Amazon introduced a Cloud Reader for the Kindle, and the Financial Times pulled their iPhone app out of Apple's store and introduced an HTML5 web application. All of these moves point to the fact that companies are finding Apple's 30% fees for revenue to be a bit onerous and want to find a way to reduce their costs. That makes sense, and my suspicion is that Apple will ease their terms at some point as companies move to their own web model of building and deploying applications instead of building native iOS apps.

I don't think the AppStore model is dying, however. One of the things that I have noticed in the apps between the iPhone and the Android devices at the ranch is that the quality of the iOS apps is higher. It's rare that I have crashes, there is more consistency between the various interfaces, things work as you expect, and they run well. It's not that Android apps are horrible, but outside of the large company apps, the quality of any particular app is likely to be lower. That's expected because there is no gate that prevents someone from building a poor quality app and deploying it in the Android marketplace.

However there's another thing I take from this. The most important part of the app is the data or the content. Companies are arguing over who gets how much of the profits from various content delivery methods. Some companies think 30% is too much, some don't. However, it doesn't change things for the consumer since many of us will pay the same price, though I suspect we might pay more in an open market. If they could, companies might give away apps for free, but then charge a small amount for the information, which will add up over time to be more than the cost of an app right now.

One of the things I like about the AppStore is that quality control check. While anyone can submit an app, Apple has been slow, and sometimes inconsistent in how the approve or reject the items. That's good for quality, bad if you want an app that doesn't meet Apple's vague standards. I'd like a more open market, but I also want some quality standards. Windows has been open in that we've been able to download applications that anyone has written and install them. Windows has also suffered from the proliferation of malware as well as the poor quality of so many pieces of software that are available for download.

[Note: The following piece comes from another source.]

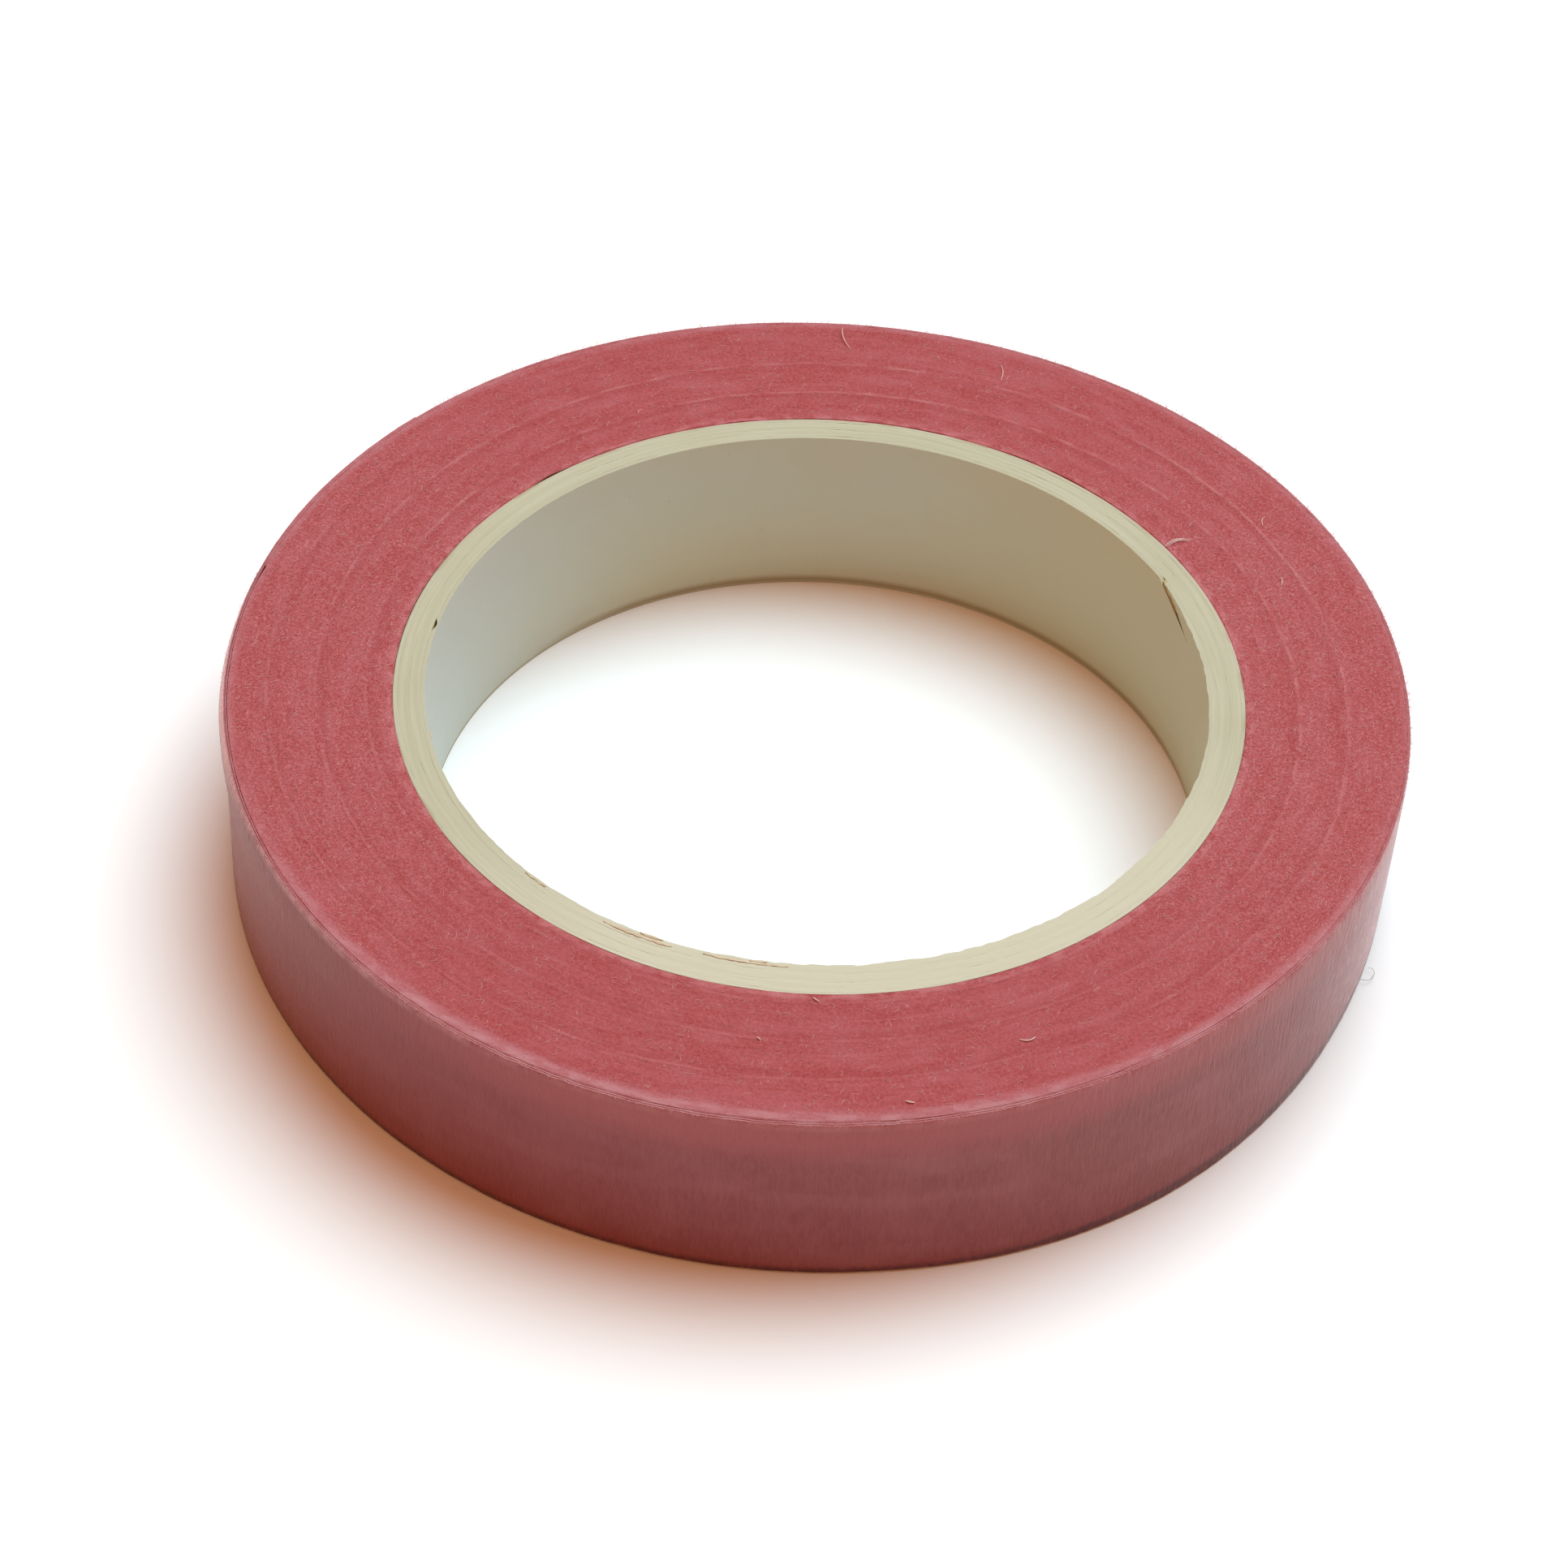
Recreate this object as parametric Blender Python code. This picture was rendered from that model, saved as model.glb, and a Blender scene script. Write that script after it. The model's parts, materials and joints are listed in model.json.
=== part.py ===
"""Roll of rose-coloured crepe masking tape, lying flat on a table.

Frame: metres, +Z up, origin at the centre of the roll's lower face, so the
roll's own axis is +Z. Angles are measured round +Z from +X.

The tape is one long strip wound on a spiral-wound paperboard tube. Radii grow
outwards: tube plies, first turn of tape, packed turns, two loose outer turns,
and the free end of the strip, which peels off as a chain of short segments.
"""

import math

import bmesh
import bpy
from mathutils import Vector

# ---------------------------------------------------------------- driving sizes
TAPE_WIDTH = 0.0195
CORE_BORE_RADIUS = 0.0381
CORE_WALL = 0.0030
ROLL_RADIUS = 0.0572
TAPE_THICKNESS = 0.00015
GAP = 0.0003

# Paperboard tube: thin liner, two board plies, thin outer ply.
THIN_PLY = 0.0004
BOARD_PLY = (CORE_WALL - 2 * THIN_PLY - 3 * GAP) / 2
PLY_SEAM_PITCH = math.radians(25)
PLY_SEAM_GAP = 0.0004
PLY_TIP_HEIGHT = 0.0004

# Where each ply's seam meets the roll's upper face.
LINER_SEAM = math.radians(28)
BOARD_SEAM_1 = math.radians(118)
BOARD_SEAM_2 = math.radians(208)
OUTER_PLY_SEAM = math.radians(298)

# Tape: the strip starts on the tube here, and its free end lies here.
TAPE_START = math.radians(131)
FREE_END = math.radians(138)
TAIL_SEGMENTS = 6
TAIL_SEGMENT_SWEEP = math.radians(4.6)
TURN_PITCH = TAPE_THICKNESS + GAP

PACK_EDGE_ROUND = 0.0004
EDGE_ROUND_STEPS = 2

FULL_TURN = 2 * math.pi
FACET = FULL_TURN / 144

TUBE_RADIUS = CORE_BORE_RADIUS + CORE_WALL
TAIL_ROOT = FREE_END + TAIL_SEGMENTS * TAIL_SEGMENT_SWEEP

# ---------------------------------------------------------------------- finishes
BOARD_CREAM = (0.64, 0.60, 0.46)
LINER_GREY = (0.45, 0.42, 0.34)
CREPE_ROSE = (0.47, 0.11, 0.12)
CREPE_ROSE_PALE = (0.50, 0.19, 0.20)


def clear_scene():
    for old in list(bpy.data.objects):
        bpy.data.objects.remove(old, do_unlink=True)


def make_material(name, colour, roughness):
    material = bpy.data.materials.new(name)
    material.use_nodes = True
    surface = material.node_tree.nodes["Principled BSDF"]
    surface.inputs["Base Color"].default_value = (*colour, 1.0)
    surface.inputs["Roughness"].default_value = roughness
    surface.inputs["Metallic"].default_value = 0.0
    material.diffuse_color = (*colour, 1.0)
    return material


def polar(radius, angle, height):
    return Vector((radius * math.cos(angle), radius * math.sin(angle), height))


def place_mesh(name, bm, material, origin=Vector((0.0, 0.0, 0.0))):
    """Close up a bmesh built in world space as an object whose origin is given."""
    bmesh.ops.recalc_face_normals(bm, faces=bm.faces)
    bmesh.ops.translate(bm, verts=bm.verts, vec=-origin)
    mesh = bpy.data.meshes.new(name)
    bm.to_mesh(mesh)
    bm.free()
    mesh.shade_smooth()
    mesh.set_sharp_from_angle(angle=math.radians(30))
    mesh.materials.append(material)
    obj = bpy.data.objects.new(name, mesh)
    obj.location = origin
    bpy.context.scene.collection.objects.link(obj)
    return obj


def bridge_sections(bm, first, second):
    """Join two loops of vertices, one quad for each side of the section."""
    count = len(first)
    for side in range(count):
        after = (side + 1) % count
        bm.faces.new((first[side], first[after], second[after], second[side]))


def wound_strip(name, material, start, end, inner_radius, thickness,
                low=None, high=None, origin=Vector((0.0, 0.0, 0.0))):
    """A strip bent round +Z from one angle to another.

    inner_radius, low and high are functions of the angle, so the strip may
    spiral and its edges may slope.
    """
    low = low or (lambda angle: 0.0)
    high = high or (lambda angle: TAPE_WIDTH)
    steps = max(1, math.ceil(abs(end - start) / FACET))
    bm = bmesh.new()
    sections = []
    for step in range(steps + 1):
        angle = start + (end - start) * step / steps
        inner = inner_radius(angle)
        outer = inner + thickness
        corners = ((inner, low(angle)), (outer, low(angle)),
                   (outer, high(angle)), (inner, high(angle)))
        sections.append([bm.verts.new(polar(r, angle, z)) for r, z in corners])
    for before, after in zip(sections, sections[1:]):
        bridge_sections(bm, before, after)
    bm.faces.new(sections[0])
    bm.faces.new(sections[-1])
    return place_mesh(name, bm, material, origin)


def tube_ply(name, material, inner_radius, thickness, seam_top):
    """One helical ply of the paperboard tube, as long as the tape is wide.

    Its butt seam slopes down from seam_top on the upper face, so the ply is a
    parallelogram bent into a ring, with pointed ends on either side of the seam.
    """
    slope = math.tan(PLY_SEAM_PITCH) * (inner_radius + thickness / 2)
    half_gap = PLY_SEAM_GAP / (2 * math.cos(PLY_SEAM_PITCH))

    def seam_height(angle):
        return TAPE_WIDTH - slope * (seam_top - angle)

    def seam_angle(height):
        return seam_top - (TAPE_WIDTH - height) / slope

    def low(angle):
        return max(0.0, seam_height(angle - FULL_TURN) + half_gap)

    def high(angle):
        return min(TAPE_WIDTH, seam_height(angle) - half_gap)

    start = seam_angle(PLY_TIP_HEIGHT + half_gap)
    end = FULL_TURN + seam_angle(TAPE_WIDTH - PLY_TIP_HEIGHT - half_gap)
    return wound_strip(name, material, start, end, lambda angle: inner_radius,
                       thickness, low, high)


def rounded_ring(name, material, inner_radius, outer_radius):
    """The packed turns: a flat ring whose outer edges are slightly rounded."""
    profile = [(inner_radius, 0.0)]
    corners = ((0.0 + PACK_EDGE_ROUND, -math.pi / 2), (TAPE_WIDTH - PACK_EDGE_ROUND, 0.0))
    for centre_height, first_angle in corners:
        for step in range(EDGE_ROUND_STEPS + 1):
            turn = first_angle + math.pi / 2 * step / EDGE_ROUND_STEPS
            radius = outer_radius - PACK_EDGE_ROUND + PACK_EDGE_ROUND * math.cos(turn)
            profile.append((radius, centre_height + PACK_EDGE_ROUND * math.sin(turn)))
    profile.append((inner_radius, TAPE_WIDTH))

    bm = bmesh.new()
    facets = round(FULL_TURN / FACET)
    loops = []
    for facet in range(facets):
        angle = facet * FACET
        loops.append([bm.verts.new(polar(r, angle, z)) for r, z in profile])
    for facet in range(facets):
        bridge_sections(bm, loops[facet], loops[(facet + 1) % facets])
    return place_mesh(name, bm, material)


# ------------------------------------------------------------------- paperboard tube
def make_tube():
    board = make_material("paperboard", BOARD_CREAM, 0.85)
    liner = make_material("liner_paper", LINER_GREY, 0.80)
    plies = (
        ("core_liner_ply", liner, THIN_PLY, LINER_SEAM),
        ("core_board_ply_inner", board, BOARD_PLY, BOARD_SEAM_1),
        ("core_board_ply_outer", board, BOARD_PLY, BOARD_SEAM_2),
        ("core_outer_ply", board, THIN_PLY, OUTER_PLY_SEAM),
    )
    radius = CORE_BORE_RADIUS
    for name, material, thickness, seam in plies:
        tube_ply(name, material, radius, thickness, seam)
        radius += thickness + GAP


# -------------------------------------------------------------------- wound turns
def outer_turn_radius(angle):
    """Inner radius of the outermost turns, which shrink as the angle grows."""
    outermost = ROLL_RADIUS - TAPE_THICKNESS
    return outermost - TURN_PITCH * (angle - FREE_END) / FULL_TURN


def make_fixed_turns(crepe):
    def first_turn_radius(angle):
        return TUBE_RADIUS + GAP + TURN_PITCH * (TAPE_START - angle) / FULL_TURN

    wound_strip("tape_first_turn", crepe, TAPE_START - FULL_TURN, TAPE_START,
                first_turn_radius, TAPE_THICKNESS)

    turn_1_start = TAIL_ROOT + GAP / ROLL_RADIUS
    turn_2_start = turn_1_start + FULL_TURN
    pack_inner = first_turn_radius(TAPE_START - FULL_TURN) + TAPE_THICKNESS + GAP
    pack_outer = outer_turn_radius(turn_2_start + FULL_TURN) - GAP
    rounded_ring("tape_packed_turns", crepe, pack_inner, pack_outer)
    wound_strip("tape_outer_turn_2", crepe, turn_2_start + GAP / ROLL_RADIUS,
                turn_2_start + FULL_TURN, outer_turn_radius, TAPE_THICKNESS)
    wound_strip("tape_outer_turn_1", crepe, turn_1_start, turn_2_start,
                outer_turn_radius, TAPE_THICKNESS)


# ----------------------------------------------------------------------- free end
def make_tail(crepe_pale):
    """The last stretch of the strip, cut into segments that hinge outwards.

    Each hinge lies on the outer surface at the segment's root, so the outer
    corners just meet there and the inner, sticky side opens.
    """
    parent = None
    half_gap = GAP / (2 * ROLL_RADIUS)
    for number in range(1, TAIL_SEGMENTS + 1):
        root = TAIL_ROOT - (number - 1) * TAIL_SEGMENT_SWEEP
        tip = root - TAIL_SEGMENT_SWEEP
        hinge_radius = outer_turn_radius(root) + TAPE_THICKNESS
        hinge = polar(hinge_radius, root, TAPE_WIDTH / 2)
        segment = wound_strip(f"tape_tail_{number}", crepe_pale, root - half_gap,
                              tip + half_gap, outer_turn_radius, TAPE_THICKNESS,
                              origin=hinge)
        if parent is not None:
            segment.parent = parent
            segment.location = hinge - parent_hinge
        parent = segment
        parent_hinge = hinge


def main():
    clear_scene()
    crepe = make_material("crepe_paper", CREPE_ROSE, 0.55)
    crepe_pale = make_material("crepe_paper_free_end", CREPE_ROSE_PALE, 0.55)
    make_tube()
    make_fixed_turns(crepe)
    make_tail(crepe_pale)


main()
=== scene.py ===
"""Looks of the tape roll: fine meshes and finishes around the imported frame.

Lengths are metres and angles radians, in the frame's own axes: the roll lies on
z = 0 with its own axis on +Z. A running angle grows along the strip from its
free end inwards, so a stretch one turn further in is a full turn larger.
"""
import json
import math

import bpy
import numpy as np
from mathutils import Matrix, Vector

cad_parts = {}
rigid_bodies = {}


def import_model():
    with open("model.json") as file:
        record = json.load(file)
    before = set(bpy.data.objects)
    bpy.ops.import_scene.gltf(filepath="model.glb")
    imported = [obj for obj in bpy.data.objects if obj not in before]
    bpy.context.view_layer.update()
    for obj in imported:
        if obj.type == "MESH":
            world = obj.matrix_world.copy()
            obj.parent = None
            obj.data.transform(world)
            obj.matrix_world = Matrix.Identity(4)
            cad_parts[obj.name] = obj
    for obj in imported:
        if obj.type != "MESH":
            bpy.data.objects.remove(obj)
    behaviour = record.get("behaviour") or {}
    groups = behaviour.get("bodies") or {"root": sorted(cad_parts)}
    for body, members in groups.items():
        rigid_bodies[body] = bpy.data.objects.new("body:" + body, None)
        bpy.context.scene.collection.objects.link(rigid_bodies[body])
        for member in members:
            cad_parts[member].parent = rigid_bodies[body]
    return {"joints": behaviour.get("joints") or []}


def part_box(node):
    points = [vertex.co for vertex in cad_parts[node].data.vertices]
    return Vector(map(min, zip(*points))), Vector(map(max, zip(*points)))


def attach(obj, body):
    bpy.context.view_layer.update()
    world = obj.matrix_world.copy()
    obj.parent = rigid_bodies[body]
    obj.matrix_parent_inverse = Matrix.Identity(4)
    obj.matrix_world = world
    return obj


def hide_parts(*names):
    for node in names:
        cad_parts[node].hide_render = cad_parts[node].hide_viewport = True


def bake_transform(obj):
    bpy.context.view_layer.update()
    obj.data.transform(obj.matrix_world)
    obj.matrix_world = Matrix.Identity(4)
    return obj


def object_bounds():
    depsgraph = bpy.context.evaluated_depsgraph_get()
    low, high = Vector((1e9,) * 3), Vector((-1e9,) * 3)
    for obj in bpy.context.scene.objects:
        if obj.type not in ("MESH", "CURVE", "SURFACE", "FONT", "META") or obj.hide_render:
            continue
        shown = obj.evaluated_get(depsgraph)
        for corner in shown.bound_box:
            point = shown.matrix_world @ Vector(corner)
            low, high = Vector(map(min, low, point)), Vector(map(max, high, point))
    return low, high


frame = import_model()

CAD_LOW, CAD_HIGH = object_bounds()
MM = 0.001
FULL_TURN = 2 * math.pi
SMOOTH_ANGLE = math.radians(50)

# ------ sizes from the frame
WIDTH = CAD_HIGH.z - CAD_LOW.z
HINGES = [Vector(joint["pos_m"]) for joint in frame["joints"]]
BODIES = [frame["joints"][0]["parent"]] + [joint["child"] for joint in frame["joints"]]
SEGMENTS = len(HINGES)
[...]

In my ideal world, we'd have some secure application models, essentially app stores that were run by different companies. Amazon has an Android store, but I wish they had an iOS one as well (and WP7). Microsoft could run a store, but so could any other enterprises that had the resources to vet the software, manage a marketplace, and gain the trust of consumers. I could even see eBay getting into the game, allowing developers to auction off their software after it had received some stamp of approval from the company. 

That's the direction I hope we are moving in, but I'm not sure if we'll get there.